If there is a great deal of dynamic motion, such as a crash derby, then you may want to save information each frame, as you should be updating the players/actors at a certain framerate.
I would simply say that the best way to record a replay of a game depends entirely on the nature of the game. Being grid based isn't the issue; the issue is how predictable behaviour is following a state change, how often there are new inputs to the system, whether there is random data being injected at any point, etc, You can store an entire chess game just by recording each move in turn, but that wouldn't work for a first person shooter where there are no clear turns. You could store a first person shooter by noting the exact time of each input, but that won't work for an RPG where the result of an input might be modified by the result of a random dice roll. Even the seemingly foolproof idea of taking a snapshot as often as possible isn't good enough if important information appears instantaneously and doesn't persist in any capturable form.

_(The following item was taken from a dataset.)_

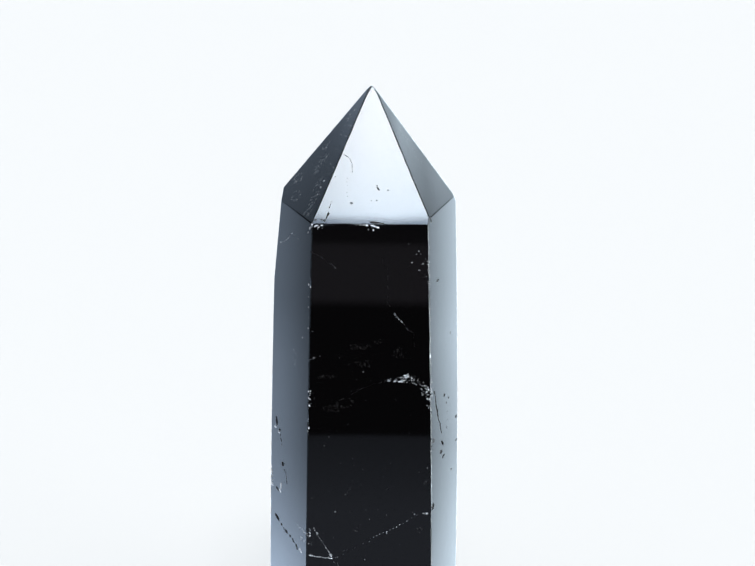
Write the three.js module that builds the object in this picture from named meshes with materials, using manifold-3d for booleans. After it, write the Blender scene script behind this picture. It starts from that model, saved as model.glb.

Interestingly this is very similar to the problem you get with networking. How does one computer ensure that another computer is made aware of the game state, without having to send that entire game state at an impractically high frequency? The typical approach ends up being a bespoke mixture of event notifications and state updates, which is probably what you'll need here.
I did this once by borrowing an idea from video compression: keyframes and intermediate frames. Basically, every few seconds you save the complete state of the world. Then, once per game update, you save all the changes to the world state that have happened since the last game update. The details (how often do you save keyframes? What exactly counts as a 'change to the world state'?) will depend on what sort of game information you need to preserve.
In our case, the world consisted of many, many game objects, most of which were holding still at any given time, so this approach saved us a lot of time and memory in recording the positions of objects that weren't moving. In yours the tradeoffs might be different.